Destabilizing Power Grid and Energy Market by Cyberattacks on Smart Inverters
Xiangyu Hui, Samuel Karumba, Sid Chi-Kin Chau, Mohiuddin Ahmed
TL;DR
The paper examines the plausibility and impacts of wide-scale cyberattacks on smart inverters within high-DPV environments using Australian market data. It combines real-world contingency mechanisms and system inertia modelling to assess grid stability under adversarial actions, finding that significant instability requires careful orchestration and is aided by misalignment between contingency capacity and DPV generation. The analysis reveals that even moderate DPV penetration can be exploited, and attackers could leverage predictive information from open datasets to maximize impact. The work highlights robust defense strategies, such as better aligning contingency with DPV and deploying emergency solar management, to strengthen grid security in DPV-rich settings, and discusses broader implications for other markets adopting co-optimized frequency control.
Abstract
Cyberattacks on smart inverters and distributed PV are becoming an imminent threat, because of the recent well-documented vulnerabilities and attack incidents. Particularly, the long lifespan of inverter devices, users' oblivion of cybersecurity compliance, and the lack of cyber regulatory frameworks exacerbate the prospect of cyberattacks on smart inverters.
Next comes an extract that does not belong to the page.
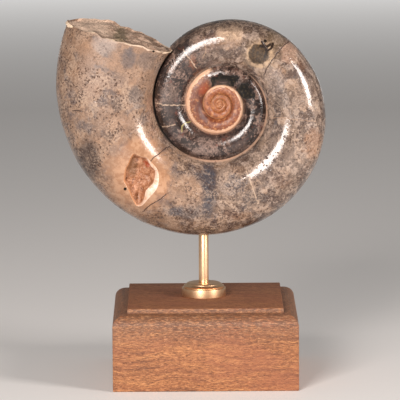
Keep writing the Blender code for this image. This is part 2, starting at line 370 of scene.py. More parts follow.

As a result, this raises a question -- "do cyberattacks on smart inverters, if orchestrated on a large scale, pose a genuine threat of wide-scale instability to the power grid and energy market"? This paper provides a realistic assessment on the plausibility and impacts of wide-scale power instability caused by cyberattacks on smart inverters. We conduct an in-depth study based on the electricity market data of Australia and the knowledge of practical contingency mechanisms. Our key findings reveal: (1) Despite the possibility of disruption to the grid by cyberattacks on smart inverters, the impact is only significant under careful planning and orchestration. (2) While the grid can assure certain power system security to survive inadvertent contingency events, it is insufficient to defend against savvy attackers who can orchestrate attacks in an adversarial manner. Our data analysis of Australia's electricity grid also reveals that a relatively low percentage of distributed PV would be sufficient to launch an impactful concerted attack on the grid. Our study casts insights on robust strategies for defending the grid in the presence of cyberattacks for places with high penetration of distributed PV.